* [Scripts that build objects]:
= = = = = = =
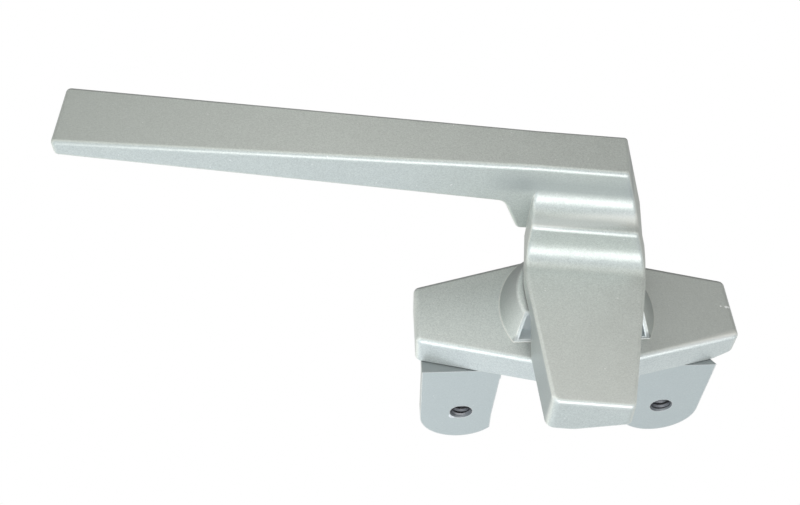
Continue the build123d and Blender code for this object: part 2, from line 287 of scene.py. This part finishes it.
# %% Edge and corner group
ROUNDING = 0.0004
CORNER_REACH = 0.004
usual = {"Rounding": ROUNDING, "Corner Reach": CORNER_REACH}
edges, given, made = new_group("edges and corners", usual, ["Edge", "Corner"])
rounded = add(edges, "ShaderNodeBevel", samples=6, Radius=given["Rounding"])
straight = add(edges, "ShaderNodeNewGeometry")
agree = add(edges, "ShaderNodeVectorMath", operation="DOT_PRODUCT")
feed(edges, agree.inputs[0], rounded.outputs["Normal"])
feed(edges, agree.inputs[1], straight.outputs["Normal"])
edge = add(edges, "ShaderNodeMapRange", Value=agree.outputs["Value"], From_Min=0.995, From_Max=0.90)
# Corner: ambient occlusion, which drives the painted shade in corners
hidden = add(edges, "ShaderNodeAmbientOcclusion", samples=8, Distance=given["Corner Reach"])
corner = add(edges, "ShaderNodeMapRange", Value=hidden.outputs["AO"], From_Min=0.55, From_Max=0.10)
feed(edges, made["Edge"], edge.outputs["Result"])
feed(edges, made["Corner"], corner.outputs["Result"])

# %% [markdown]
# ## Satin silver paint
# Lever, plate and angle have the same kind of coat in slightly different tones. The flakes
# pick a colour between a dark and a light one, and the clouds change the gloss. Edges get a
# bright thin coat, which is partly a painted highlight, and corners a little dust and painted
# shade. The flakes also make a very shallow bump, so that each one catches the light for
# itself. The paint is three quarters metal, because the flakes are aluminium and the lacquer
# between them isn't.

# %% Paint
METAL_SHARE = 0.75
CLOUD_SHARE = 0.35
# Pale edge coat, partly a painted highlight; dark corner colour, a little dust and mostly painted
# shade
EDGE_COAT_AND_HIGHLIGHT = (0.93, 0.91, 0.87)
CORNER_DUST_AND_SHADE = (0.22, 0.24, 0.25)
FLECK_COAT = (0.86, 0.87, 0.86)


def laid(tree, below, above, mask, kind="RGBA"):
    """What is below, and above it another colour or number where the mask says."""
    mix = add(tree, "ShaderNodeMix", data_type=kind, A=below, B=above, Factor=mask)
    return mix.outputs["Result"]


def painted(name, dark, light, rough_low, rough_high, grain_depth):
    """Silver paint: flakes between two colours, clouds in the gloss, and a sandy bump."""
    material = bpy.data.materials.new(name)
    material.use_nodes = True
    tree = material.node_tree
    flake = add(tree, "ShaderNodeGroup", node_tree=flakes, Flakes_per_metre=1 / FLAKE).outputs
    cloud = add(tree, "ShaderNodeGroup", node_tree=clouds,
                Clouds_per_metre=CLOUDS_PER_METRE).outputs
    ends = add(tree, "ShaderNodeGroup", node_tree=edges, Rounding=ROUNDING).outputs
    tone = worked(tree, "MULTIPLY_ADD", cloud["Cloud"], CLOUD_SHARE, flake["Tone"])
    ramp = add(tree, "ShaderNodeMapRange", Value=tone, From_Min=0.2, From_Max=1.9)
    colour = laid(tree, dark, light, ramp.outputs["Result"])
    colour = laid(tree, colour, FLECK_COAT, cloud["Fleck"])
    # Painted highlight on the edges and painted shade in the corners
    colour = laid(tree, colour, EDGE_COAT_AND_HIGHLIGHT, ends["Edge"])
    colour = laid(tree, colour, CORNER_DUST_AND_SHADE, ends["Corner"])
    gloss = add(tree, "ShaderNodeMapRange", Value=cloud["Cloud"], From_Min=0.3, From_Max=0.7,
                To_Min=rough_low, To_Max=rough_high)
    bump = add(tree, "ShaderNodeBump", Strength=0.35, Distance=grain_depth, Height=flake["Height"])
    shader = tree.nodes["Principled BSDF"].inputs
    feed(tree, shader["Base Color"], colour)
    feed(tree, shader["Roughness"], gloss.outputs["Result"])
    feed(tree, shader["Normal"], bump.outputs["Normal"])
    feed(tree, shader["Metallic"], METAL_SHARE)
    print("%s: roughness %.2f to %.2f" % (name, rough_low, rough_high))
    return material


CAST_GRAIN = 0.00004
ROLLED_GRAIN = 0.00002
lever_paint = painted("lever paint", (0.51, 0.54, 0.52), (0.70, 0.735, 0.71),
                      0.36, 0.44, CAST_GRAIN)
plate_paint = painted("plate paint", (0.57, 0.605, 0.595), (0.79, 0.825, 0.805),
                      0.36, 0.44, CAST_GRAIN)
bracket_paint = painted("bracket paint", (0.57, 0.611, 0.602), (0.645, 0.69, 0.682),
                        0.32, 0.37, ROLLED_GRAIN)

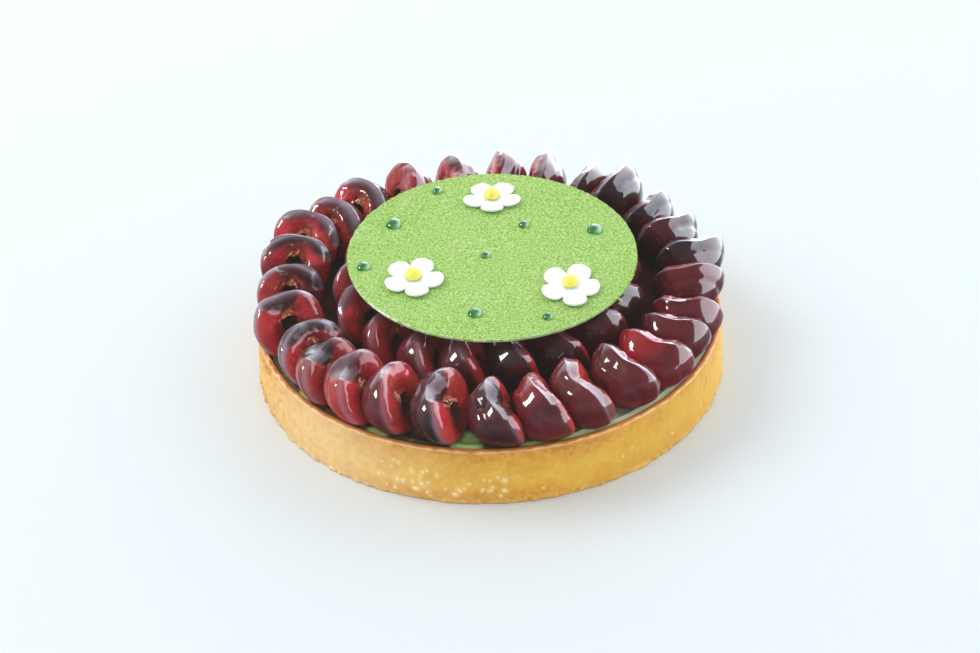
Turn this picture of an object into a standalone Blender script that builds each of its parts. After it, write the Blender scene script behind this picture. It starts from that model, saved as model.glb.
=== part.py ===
= = = = = = =
* [DIRECTION]: Copy out every line where the word "scene" occurs.

* [ANSWER]:
Continue the build123d and Blender code for this object: part 2, from line 287 of scene.py. This part finishes it.
Turn this picture of an object into a standalone Blender script that builds each of its parts. After it, write the Blender scene script behind this picture. It starts from that model, saved as model.glb.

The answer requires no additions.